WHAT NEEDS TO BE DONE >> Gather from the listing below each line that includes the word "collection", and copy it.
• • •
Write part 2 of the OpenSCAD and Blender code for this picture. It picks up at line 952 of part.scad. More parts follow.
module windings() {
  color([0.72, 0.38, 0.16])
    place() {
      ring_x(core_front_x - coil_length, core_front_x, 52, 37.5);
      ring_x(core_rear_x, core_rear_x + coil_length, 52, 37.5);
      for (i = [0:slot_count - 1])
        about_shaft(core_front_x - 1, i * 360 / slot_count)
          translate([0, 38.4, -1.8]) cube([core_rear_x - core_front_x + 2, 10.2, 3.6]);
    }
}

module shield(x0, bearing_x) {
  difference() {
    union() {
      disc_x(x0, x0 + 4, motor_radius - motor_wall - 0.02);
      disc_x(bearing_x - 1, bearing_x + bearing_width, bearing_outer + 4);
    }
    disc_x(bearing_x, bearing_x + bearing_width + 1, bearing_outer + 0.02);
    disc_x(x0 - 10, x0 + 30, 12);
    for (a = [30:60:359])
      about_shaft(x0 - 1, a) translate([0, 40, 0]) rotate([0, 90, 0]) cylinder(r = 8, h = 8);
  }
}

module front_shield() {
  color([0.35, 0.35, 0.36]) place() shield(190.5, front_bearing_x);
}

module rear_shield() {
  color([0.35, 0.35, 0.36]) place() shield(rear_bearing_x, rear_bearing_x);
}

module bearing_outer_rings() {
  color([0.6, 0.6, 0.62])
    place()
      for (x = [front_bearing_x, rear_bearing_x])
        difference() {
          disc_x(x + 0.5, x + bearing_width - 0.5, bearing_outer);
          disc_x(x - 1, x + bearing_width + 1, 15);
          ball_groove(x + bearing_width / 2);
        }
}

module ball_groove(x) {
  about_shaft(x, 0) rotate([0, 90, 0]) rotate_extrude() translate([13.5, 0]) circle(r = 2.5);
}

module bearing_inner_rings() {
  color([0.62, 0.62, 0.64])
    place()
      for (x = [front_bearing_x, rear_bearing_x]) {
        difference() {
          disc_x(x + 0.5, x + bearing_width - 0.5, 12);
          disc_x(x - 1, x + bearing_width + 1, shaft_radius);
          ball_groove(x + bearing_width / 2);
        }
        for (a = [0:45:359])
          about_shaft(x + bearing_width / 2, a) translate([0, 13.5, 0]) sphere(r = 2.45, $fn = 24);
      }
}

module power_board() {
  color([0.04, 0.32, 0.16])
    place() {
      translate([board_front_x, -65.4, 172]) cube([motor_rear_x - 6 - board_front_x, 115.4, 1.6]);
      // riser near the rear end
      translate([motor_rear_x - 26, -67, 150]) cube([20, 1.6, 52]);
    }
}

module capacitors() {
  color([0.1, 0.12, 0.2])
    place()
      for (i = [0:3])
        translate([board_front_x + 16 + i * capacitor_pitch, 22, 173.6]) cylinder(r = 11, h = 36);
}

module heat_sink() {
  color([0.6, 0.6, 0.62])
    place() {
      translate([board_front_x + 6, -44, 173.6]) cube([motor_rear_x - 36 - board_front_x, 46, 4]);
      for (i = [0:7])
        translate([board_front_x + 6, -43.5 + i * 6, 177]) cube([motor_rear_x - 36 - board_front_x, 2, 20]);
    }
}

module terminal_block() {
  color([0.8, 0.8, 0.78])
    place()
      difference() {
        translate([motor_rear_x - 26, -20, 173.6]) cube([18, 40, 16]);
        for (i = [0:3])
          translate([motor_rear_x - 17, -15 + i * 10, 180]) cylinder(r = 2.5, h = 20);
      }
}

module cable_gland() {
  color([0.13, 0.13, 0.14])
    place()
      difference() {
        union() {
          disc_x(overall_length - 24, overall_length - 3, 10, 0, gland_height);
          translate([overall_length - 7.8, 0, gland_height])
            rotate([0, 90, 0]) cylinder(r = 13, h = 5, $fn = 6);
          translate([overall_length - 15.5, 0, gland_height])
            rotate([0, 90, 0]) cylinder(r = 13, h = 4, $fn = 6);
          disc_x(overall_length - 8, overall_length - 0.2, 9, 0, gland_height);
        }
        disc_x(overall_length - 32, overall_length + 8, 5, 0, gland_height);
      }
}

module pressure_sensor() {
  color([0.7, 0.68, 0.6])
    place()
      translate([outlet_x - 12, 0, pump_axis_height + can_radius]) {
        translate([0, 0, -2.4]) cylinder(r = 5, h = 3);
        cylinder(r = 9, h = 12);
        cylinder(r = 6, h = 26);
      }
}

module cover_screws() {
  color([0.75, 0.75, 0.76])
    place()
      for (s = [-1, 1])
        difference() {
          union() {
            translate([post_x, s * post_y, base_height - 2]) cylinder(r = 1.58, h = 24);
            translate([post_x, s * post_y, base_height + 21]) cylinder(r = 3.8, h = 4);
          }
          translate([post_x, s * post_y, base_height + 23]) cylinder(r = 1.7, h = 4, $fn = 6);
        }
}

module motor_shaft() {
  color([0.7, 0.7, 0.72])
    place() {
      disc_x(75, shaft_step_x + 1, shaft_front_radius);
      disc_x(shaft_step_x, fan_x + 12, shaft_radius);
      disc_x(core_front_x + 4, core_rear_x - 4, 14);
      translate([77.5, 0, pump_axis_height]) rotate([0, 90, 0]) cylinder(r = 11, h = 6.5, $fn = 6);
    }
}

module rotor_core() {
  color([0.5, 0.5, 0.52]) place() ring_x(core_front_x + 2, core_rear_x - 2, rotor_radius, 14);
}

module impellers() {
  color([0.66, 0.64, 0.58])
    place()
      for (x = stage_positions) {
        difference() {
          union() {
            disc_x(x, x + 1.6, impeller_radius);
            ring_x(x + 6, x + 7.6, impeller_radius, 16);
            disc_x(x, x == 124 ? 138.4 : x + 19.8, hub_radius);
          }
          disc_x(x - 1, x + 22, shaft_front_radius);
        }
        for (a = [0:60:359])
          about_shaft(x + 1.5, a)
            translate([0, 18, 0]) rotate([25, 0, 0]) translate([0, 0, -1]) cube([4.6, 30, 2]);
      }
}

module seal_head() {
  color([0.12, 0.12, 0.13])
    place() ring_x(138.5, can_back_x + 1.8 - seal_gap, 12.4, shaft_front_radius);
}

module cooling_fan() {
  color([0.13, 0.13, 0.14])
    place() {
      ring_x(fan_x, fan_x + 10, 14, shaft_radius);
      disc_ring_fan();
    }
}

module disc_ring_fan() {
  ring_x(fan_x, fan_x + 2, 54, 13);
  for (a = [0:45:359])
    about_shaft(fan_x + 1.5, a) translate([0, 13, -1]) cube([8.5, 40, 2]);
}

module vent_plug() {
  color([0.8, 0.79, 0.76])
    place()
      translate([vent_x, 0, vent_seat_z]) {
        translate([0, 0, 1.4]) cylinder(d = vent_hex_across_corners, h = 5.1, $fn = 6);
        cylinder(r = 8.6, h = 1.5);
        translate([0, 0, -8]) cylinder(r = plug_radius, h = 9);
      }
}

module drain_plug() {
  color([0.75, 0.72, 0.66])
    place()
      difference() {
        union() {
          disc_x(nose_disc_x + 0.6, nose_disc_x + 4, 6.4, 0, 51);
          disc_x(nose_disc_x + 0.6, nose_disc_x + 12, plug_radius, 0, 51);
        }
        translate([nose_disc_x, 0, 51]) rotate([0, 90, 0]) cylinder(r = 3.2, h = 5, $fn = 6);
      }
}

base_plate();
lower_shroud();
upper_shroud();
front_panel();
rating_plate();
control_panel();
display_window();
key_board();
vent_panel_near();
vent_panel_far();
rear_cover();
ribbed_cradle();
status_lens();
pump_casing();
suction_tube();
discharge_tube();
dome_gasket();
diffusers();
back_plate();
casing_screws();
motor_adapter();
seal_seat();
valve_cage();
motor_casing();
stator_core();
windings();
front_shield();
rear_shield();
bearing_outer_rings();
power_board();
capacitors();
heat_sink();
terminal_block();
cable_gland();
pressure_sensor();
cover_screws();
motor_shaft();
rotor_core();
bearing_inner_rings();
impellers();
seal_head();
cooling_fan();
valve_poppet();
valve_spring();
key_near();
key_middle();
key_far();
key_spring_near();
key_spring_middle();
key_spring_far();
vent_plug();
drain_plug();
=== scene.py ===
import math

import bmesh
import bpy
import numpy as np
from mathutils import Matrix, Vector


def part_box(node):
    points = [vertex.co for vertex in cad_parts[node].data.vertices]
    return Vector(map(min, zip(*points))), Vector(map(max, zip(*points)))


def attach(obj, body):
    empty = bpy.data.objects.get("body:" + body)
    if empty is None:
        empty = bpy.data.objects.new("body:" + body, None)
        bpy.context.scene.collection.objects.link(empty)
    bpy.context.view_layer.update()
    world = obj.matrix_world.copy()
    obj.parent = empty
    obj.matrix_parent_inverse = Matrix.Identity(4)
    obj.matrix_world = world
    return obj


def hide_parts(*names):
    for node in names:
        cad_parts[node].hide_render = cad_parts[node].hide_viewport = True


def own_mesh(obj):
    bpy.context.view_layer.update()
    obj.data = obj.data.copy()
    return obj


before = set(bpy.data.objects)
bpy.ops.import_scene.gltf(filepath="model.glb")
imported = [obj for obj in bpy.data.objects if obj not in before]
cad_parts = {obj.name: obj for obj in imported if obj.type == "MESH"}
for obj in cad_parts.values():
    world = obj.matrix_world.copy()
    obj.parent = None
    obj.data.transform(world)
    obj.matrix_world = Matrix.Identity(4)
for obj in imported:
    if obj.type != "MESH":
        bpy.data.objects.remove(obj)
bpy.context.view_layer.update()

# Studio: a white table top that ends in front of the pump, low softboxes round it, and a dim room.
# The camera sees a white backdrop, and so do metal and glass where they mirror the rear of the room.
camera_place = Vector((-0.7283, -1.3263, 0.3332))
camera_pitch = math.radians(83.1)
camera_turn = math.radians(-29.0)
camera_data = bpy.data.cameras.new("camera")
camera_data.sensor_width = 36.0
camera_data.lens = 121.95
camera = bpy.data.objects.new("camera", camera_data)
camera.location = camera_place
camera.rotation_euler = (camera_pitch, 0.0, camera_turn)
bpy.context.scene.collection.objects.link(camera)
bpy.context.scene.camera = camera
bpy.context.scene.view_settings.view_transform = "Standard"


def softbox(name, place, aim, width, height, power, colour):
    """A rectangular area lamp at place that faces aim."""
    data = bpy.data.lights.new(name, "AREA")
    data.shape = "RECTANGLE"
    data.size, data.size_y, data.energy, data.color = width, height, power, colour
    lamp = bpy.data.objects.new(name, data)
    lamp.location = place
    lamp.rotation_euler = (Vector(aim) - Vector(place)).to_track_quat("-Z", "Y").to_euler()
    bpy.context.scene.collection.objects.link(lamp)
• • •
SOLUTION FOR THIS EXERCISE >>
        bpy.context.scene.collection.objects.link(empty)
bpy.context.scene.collection.objects.link(camera)
    bpy.context.scene.collection.objects.link(lamp)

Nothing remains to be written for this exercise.